5)      Time in the Home.  Father Time is never on our side.  We are all getting older, one day at a time.  This potentially limits the time we own a house to help generate wealth. According to Zillow the average homeowner stays in their house 14 years (that’s really high in comparing it to our family!) before listing it.  Let’s go back to that example of purchasing a home at $400,000 and the appreciation rate being 4.1% (let’s use that as an average for the entire time of owning the house).

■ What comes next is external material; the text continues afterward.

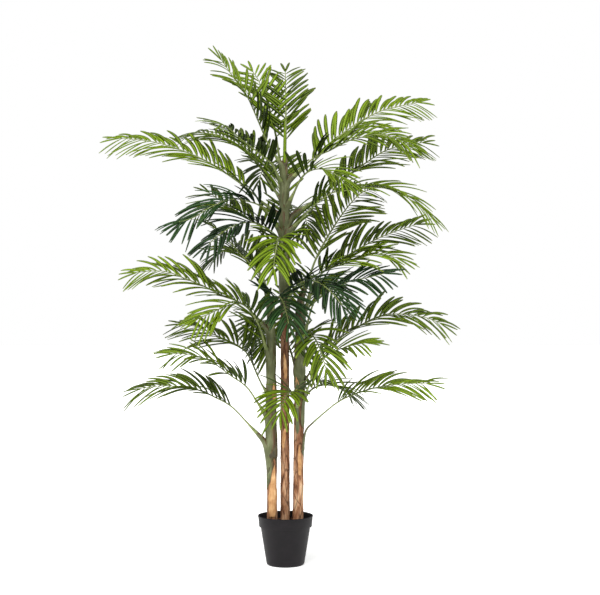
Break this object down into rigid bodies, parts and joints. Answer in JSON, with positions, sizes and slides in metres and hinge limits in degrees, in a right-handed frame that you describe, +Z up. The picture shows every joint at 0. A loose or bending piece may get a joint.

Holding that house for 13 years instead of 14 years because you decided to sit on the sidelines equals a potential $27,651 lost in opportunity from the appreciation of the home. 

I think Father Time might quote Andy Dufresne and advise us all to “Get busy living or get busy dying”.  When the time is right for you to buy or sell, I’ve always told my clients that you’ll likely feel it in your gut – or perhaps it simply comes about because of a dramatic change in life’s endless events (divorce, new kiddo, kiddos off to college, retirement, etc). 

I challenge you to ask yourself though, if you are on the sidelines – is it really because of the math?  Or is there a deeper reason?  All answers are right, after all it’s you that must make the payment – not me.  Generally speaking, owning a home has been a stable investment.

I suspect the buyers that had the courage to get off this sidelines this summer will be glad they did so, come this time next year.